The extension for an online sportsbook site does not need access to SMS. If the application requests inadequate permission and refuses to work without it, then it is best not to use it or consult with a specialist. 

Beware of Remote Access Apps

Do not install applications for organizing remote access on a smartphone. If you need help, it is much safer to call those who will help you from a computer and perform all the necessary actions yourself, following the advice and analyzing what is happening.

Also do not install modified firmware. This is not what you need on a smartphone to which a bank card is linked.

Where to Store Passwords?

It is better to keep passwords in a special password manager. There are a lot of them, and not all of them are safe. Programs create a secure container that will store your credentials. To open the container, you will need a password that you will need to remember. The more difficult it is, the better. The passwords that will be stored in the container itself must be unique for each service. A password manager can generate secure passwords, and you don’t need to interfere with them.

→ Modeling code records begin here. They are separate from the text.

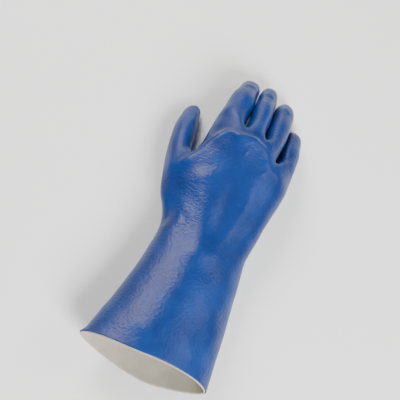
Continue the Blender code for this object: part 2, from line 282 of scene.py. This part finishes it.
def fingerStart(middle):
    # middle of a finger's root on the line of webs, and the slope of the hand there
    g = glove
    column = np.array([middle])
    station = g["gauntletLength"] + g["palmLength"] - webLine(column)
    x = column * g["knuckleWidth"] / 2 + g["palmShift"]
    point, tilt = spinePoints(column, x[None], station[None], (-g["palmArch"] * column ** 2)[None])
    return point[0, 0], float(tilt[0, 0])


def gloveCage():
    # the whole outside as a coarse mesh: sleeve rings, then four fingers and the thumb as tubes,
    # and for each face whether the lining lies inside it
    g = glove
    rings = sleeveRings()
    thumbFirst = len(gauntletTable) + thumb["rows"][0]
    finer = refineRows(rings[:thumbFirst + 1])
    added = len(finer) - thumbFirst - 1
    rings = np.concatenate([finer, rings[thumbFirst + 1:]])
    first, last = thumbFirst + added, len(gauntletTable) + thumb["rows"][1] + added
    rows, count = rings.shape[:2]
    grid = np.arange(rows * count).reshape(rows, count)
    bands = bandFaces(grid)
    keep = np.ones(bands.shape[:2], bool)
    keep[first:last, [0, -1]] = False
    points = [rings.reshape(-1, 3)]
    faces = [bands[keep]]
    lined = [np.nonzero(keep)[0] < rows - 2]
    total = rows * count

    def addTube(root, path, side, width, thickness, taper, stations, length, squareness=0.0):
        # rings along a path from the points of its root, closed at the tip by faces on one point
        nonlocal total
        tube = tubeRings(path, side, width, thickness, taper, stations, squareness)
        end, ahead, _ = path(np.array([1.0]))
        tip = end + ahead * g["tipCap"] * length
        top = total + len(tube) * tubeSides
        numbers = np.arange(total, top).reshape(-1, tubeSides)
        band = bandFaces(np.concatenate([[root], numbers])).reshape(-1, 4)
        rim = numbers[-1]
        cap = np.stack([rim[0::2], rim[1::2], np.roll(rim, -2)[0::2],
                        np.full(tubeSides // 2, top)], -1)
        points.extend([tube.reshape(-1, 3), tip])
        faces.extend([band, cap])
        lined.append(np.zeros(len(band) + len(cap), bool))
        total = top + 1

    # the webs are at every second column of the last ring, each with a point halfway through
    web = grid[-1]
    farSide = len(ringColumns) + 1
    back, palm = web[1:farSide], web[:farSide:-1]
    pairs = [(back[k], palm[k]) for k in (2, 4, 6)]
    flat = points[0]
    points.append(np.array([(flat[a] + flat[b]) / 2 for a, b in pairs]))
    mids = [web[0], total, total + 1, total + 2, web[farSide]]
    total += len(pairs)
    for number, row in enumerate(fingerTable.values()):
        length, width, thickness, taper, middle, splay, *bends = row
        low, high = 2 * number, 2 * number + 2
        root = [mids[number], back[low], back[low + 1], back[high],
                mids[number + 1], palm[high], palm[low + 1], palm[low]]
        start, slope = fingerStart(middle)
        splay = math.radians(splay)
        forward = np.array([math.sin(splay), math.cos(splay) * math.cos(slope),
                            math.cos(splay) * math.sin(slope)])
        up = np.array([0.0, -math.sin(slope), math.cos(slope)])
        side = unit(np.cross(forward, up))
        up = np.cross(side, forward)
        lean = math.atan2(2 * g["palmArch"] * middle, g["knuckleWidth"] / 2)
        up, side = turned(up, forward, lean), turned(side, forward, lean)
        length *= g["fingerLength"]
        path = bentPath(start, forward, up, length, g["fingerJoints"], bends)
        addTube(root, path, side, width * g["knuckleWidth"], thickness * g["knuckleHeight"],
                taper, fingerRings, length, g["fingerSquareness"])

    low, mid, high = grid[first], grid[(first + last) // 2], grid[last]
    root = [low[0], low[1], mid[1], high[1], high[0], high[-1], mid[-1], low[-1]]
    start = flat[root].mean(0)
    sideways, down = math.radians(thumb["sideways"]), math.radians(thumb["down"])
    forward = np.array([-math.sin(sideways) * math.cos(down), math.cos(sideways) * math.cos(down),
                        -math.sin(down)])
    side = unit(np.cross(forward, (0.0, 0.0, 1.0)))
    up = np.cross(side, forward)
    roll = -math.radians(thumb["roll"])
    up, side = turned(up, forward, roll), turned(side, forward, roll)
    path = bentPath(start, forward, up, thumb["length"], thumb["joints"], thumb["bends"])
    addTube(root, path, side, thumb["width"], thumb["thickness"] * thumb["width"],
            thumb["taper"], thumbRings, thumb["length"])
    return np.concatenate(points), np.concatenate(faces), np.concatenate(lined)


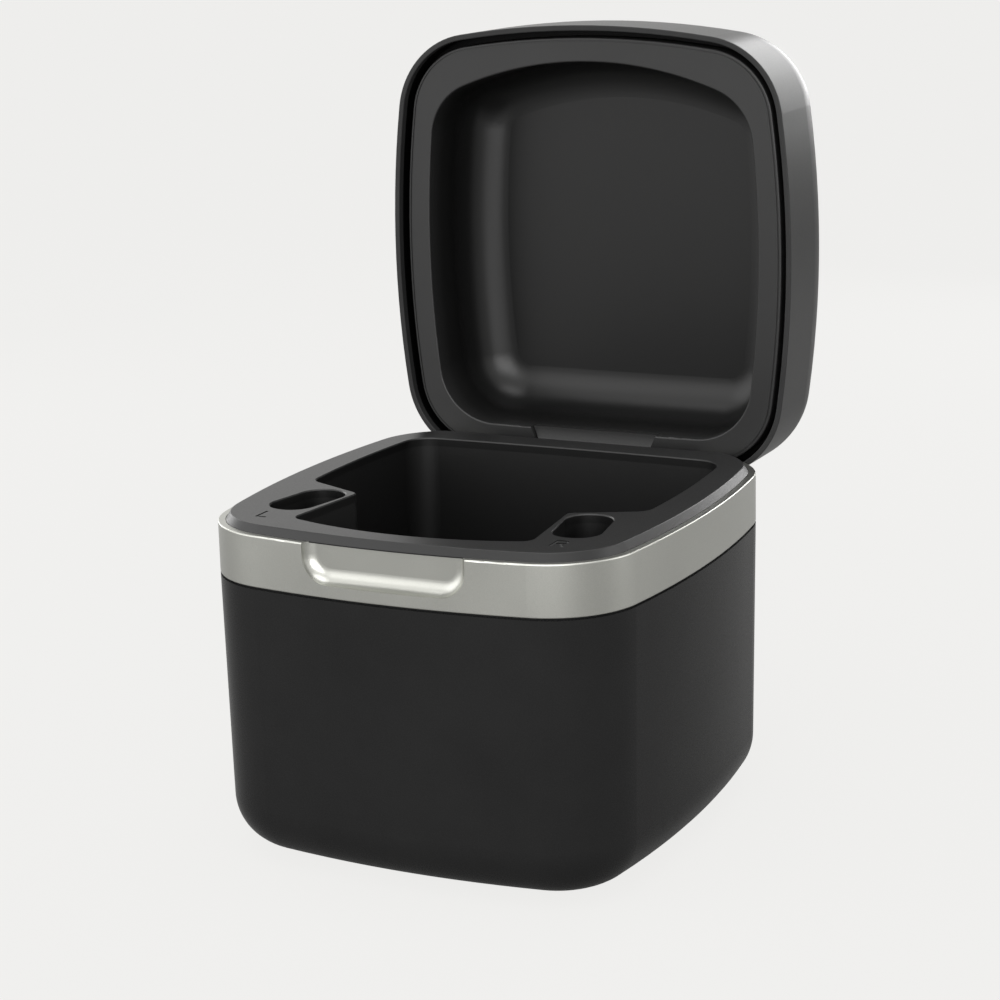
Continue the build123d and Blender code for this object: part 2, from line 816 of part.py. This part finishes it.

How to Store Confidential Photos?

NAS (Network Attached Storage), which is disconnected from the Internet with password access and two-factor authentication will be a good solution. NAS is actually a home file server that runs on a special operating system aimed at maintaining file storage and convenient work with it.

If it’s just a personal archive of some home video that you don’t want to show to anyone, then the options above will be more than enough. Confidential photos can be stored in the same password managers, they allow you to attach files, but this is not very convenient.

What Other Threats do You Need to Consider?

You should try to leave as little information about yourself as possible in different sources. The more data about you is available, the easier it is to find an approach to you. But this is always a compromise, and there are no universal recipes here.

Always assess the risks when transferring your data to some other service. Think about it: what will happen if this service is hacked and your data becomes available to attackers?

Make it a rule to turn on two-factor authentication whenever and wherever possible. It is better to use a special application like Google Authenticator for this, rather than SMS. This can help if suddenly your password from the service becomes known to an unidentified group of people.

Periodically check the lists of connected devices in the messenger settings and the recent activity panel. You should always be sure that only you use your accounts.